§ WORK TO COMPLETE
Return only the stretch of the material below that begins with the line containing "LEAD_TIP_T), (0, LEAD_TIP_T)))" and ends with the line containing "C15 = math.cos(math.radians(15))", exactly; both of those lines belong to it.

— start of RECORDS FOR THE EXERCISE —

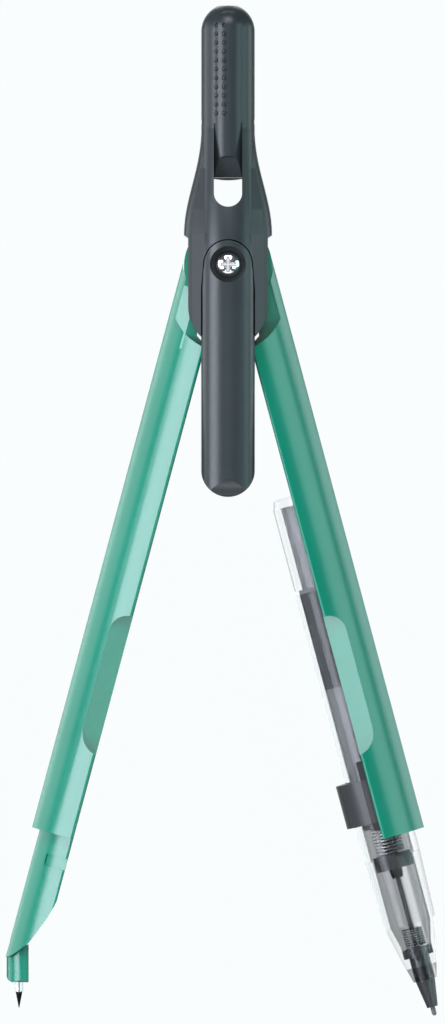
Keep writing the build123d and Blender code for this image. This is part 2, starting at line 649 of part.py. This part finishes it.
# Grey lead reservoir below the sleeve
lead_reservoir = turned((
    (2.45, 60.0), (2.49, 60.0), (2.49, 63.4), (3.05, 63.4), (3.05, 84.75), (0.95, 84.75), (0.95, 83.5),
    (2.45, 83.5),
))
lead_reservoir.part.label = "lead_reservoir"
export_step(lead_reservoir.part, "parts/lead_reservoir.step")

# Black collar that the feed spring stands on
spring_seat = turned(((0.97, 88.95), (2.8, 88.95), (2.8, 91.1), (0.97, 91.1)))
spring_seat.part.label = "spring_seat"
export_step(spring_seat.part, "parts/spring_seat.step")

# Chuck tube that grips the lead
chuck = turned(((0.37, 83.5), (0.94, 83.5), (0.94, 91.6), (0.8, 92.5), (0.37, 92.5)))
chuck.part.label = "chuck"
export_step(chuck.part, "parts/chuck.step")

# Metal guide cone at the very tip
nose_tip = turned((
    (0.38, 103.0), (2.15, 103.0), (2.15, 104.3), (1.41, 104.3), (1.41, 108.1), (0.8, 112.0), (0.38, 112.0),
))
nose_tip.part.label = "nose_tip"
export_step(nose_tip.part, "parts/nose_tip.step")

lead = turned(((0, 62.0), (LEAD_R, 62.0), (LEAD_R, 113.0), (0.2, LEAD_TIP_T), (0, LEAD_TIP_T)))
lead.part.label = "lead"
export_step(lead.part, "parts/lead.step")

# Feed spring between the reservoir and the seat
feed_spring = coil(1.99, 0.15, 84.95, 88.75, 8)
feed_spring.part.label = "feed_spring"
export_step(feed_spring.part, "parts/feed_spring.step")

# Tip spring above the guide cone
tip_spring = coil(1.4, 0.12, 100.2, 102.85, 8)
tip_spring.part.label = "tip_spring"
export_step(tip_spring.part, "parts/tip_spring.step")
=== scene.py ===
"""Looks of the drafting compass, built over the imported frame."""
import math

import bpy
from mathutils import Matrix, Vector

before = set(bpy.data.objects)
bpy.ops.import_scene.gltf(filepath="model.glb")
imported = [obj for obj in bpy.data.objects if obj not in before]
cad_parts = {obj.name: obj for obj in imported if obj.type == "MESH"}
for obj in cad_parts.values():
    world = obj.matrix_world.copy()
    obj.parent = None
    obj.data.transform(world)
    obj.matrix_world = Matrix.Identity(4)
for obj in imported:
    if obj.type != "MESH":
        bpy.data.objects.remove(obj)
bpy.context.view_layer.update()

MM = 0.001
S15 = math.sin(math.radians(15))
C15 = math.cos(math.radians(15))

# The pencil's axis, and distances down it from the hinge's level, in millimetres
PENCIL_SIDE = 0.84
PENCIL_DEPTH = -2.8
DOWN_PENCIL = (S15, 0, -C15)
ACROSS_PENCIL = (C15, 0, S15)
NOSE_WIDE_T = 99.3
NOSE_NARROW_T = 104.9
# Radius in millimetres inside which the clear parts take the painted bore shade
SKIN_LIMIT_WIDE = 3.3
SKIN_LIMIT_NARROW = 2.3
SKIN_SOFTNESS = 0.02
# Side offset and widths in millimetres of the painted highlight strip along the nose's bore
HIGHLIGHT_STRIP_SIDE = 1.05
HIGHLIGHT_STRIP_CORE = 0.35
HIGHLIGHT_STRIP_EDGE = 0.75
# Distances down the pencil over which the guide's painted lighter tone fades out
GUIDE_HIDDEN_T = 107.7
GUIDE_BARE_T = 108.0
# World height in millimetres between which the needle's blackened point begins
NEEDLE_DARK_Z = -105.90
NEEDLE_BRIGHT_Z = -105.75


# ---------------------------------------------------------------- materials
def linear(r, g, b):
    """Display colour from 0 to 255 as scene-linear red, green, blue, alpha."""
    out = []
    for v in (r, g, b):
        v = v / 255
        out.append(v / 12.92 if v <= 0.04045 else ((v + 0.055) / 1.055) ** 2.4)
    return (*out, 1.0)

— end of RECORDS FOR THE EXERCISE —
— start of RECORDS FOR THE EXERCISE —

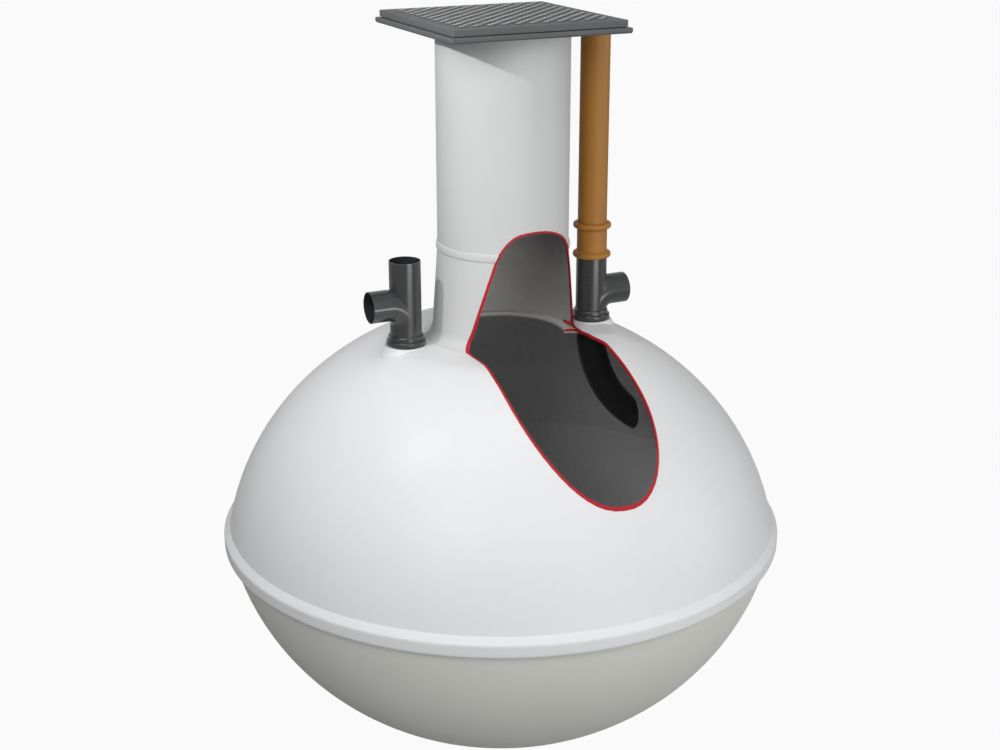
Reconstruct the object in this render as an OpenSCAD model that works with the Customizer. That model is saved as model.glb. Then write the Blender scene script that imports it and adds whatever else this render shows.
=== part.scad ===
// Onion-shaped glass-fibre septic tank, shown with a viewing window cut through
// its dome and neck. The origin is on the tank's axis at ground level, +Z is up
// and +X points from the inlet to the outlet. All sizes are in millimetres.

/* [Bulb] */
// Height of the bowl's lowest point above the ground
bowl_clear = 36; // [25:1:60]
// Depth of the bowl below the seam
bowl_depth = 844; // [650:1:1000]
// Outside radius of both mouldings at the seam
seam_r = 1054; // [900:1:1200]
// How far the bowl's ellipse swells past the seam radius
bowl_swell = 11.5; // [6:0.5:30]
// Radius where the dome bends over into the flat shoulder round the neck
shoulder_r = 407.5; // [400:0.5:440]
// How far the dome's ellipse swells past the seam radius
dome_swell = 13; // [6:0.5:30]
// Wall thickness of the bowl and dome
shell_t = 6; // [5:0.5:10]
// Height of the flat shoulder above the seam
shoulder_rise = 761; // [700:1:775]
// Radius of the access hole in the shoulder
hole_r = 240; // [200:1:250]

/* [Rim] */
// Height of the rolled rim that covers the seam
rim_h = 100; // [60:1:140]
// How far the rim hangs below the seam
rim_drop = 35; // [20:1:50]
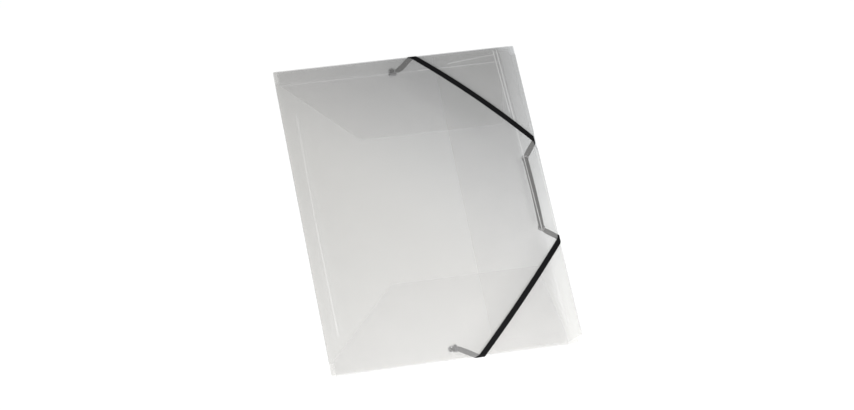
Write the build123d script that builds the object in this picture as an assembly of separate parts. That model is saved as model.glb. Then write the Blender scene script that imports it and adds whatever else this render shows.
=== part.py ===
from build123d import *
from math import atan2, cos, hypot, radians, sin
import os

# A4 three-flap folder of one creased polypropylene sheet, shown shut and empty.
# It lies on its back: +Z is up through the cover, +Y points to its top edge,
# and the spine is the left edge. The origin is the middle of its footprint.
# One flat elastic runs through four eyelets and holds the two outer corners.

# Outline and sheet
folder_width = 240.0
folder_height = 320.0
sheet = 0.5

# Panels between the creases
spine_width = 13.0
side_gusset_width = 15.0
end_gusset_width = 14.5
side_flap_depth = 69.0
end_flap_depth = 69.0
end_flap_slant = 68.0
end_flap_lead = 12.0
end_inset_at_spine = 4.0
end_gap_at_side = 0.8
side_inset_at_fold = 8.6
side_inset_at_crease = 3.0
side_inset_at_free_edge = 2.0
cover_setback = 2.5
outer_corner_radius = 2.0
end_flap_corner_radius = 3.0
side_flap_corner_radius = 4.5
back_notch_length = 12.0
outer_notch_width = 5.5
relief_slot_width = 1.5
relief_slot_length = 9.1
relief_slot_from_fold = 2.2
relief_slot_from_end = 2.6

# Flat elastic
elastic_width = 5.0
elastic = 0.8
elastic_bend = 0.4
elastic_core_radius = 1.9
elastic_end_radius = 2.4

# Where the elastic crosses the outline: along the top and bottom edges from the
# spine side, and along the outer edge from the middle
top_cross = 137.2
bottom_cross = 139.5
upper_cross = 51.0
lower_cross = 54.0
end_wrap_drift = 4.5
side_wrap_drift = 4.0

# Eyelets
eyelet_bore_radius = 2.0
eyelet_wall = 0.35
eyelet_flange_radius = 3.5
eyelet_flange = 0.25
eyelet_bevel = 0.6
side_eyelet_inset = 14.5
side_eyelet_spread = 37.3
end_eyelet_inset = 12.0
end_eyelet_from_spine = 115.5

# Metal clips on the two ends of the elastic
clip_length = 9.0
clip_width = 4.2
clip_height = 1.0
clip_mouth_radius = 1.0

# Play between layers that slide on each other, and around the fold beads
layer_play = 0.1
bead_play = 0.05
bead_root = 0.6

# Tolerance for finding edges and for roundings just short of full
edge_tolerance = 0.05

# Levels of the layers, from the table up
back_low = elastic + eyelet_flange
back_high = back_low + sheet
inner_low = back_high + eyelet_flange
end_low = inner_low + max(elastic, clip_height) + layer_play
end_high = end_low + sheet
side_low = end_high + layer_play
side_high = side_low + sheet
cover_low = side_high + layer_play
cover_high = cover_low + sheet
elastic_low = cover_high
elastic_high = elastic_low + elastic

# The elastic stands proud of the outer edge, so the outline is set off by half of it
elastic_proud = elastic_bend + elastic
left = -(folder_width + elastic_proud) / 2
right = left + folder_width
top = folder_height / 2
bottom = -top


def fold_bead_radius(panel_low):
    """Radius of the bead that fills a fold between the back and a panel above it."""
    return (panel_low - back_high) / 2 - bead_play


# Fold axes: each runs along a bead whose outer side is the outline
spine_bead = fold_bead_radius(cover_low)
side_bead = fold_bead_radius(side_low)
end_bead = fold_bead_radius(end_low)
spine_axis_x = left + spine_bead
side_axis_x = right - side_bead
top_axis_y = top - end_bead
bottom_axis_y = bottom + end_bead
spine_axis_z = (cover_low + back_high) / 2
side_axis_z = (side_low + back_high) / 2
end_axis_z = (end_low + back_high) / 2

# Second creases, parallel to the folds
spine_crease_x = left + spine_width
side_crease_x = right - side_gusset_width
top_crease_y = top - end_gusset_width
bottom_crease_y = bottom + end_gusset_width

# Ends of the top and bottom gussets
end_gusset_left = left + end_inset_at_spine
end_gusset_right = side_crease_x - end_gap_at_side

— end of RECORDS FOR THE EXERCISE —

§ RESPONSE TO THIS EXERCISE
lead = turned(((0, 62.0), (LEAD_R, 62.0), (LEAD_R, 113.0), (0.2, LEAD_TIP_T), (0, LEAD_TIP_T)))
lead.part.label = "lead"
export_step(lead.part, "parts/lead.step")

# Feed spring between the reservoir and the seat
feed_spring = coil(1.99, 0.15, 84.95, 88.75, 8)
feed_spring.part.label = "feed_spring"
export_step(feed_spring.part, "parts/feed_spring.step")

# Tip spring above the guide cone
tip_spring = coil(1.4, 0.12, 100.2, 102.85, 8)
tip_spring.part.label = "tip_spring"
export_step(tip_spring.part, "parts/tip_spring.step")
=== scene.py ===
"""Looks of the drafting compass, built over the imported frame."""
import math

import bpy
from mathutils import Matrix, Vector

before = set(bpy.data.objects)
bpy.ops.import_scene.gltf(filepath="model.glb")
imported = [obj for obj in bpy.data.objects if obj not in before]
cad_parts = {obj.name: obj for obj in imported if obj.type == "MESH"}
for obj in cad_parts.values():
    world = obj.matrix_world.copy()
    obj.parent = None
    obj.data.transform(world)
    obj.matrix_world = Matrix.Identity(4)
for obj in imported:
    if obj.type != "MESH":
        bpy.data.objects.remove(obj)
bpy.context.view_layer.update()

MM = 0.001
S15 = math.sin(math.radians(15))
C15 = math.cos(math.radians(15))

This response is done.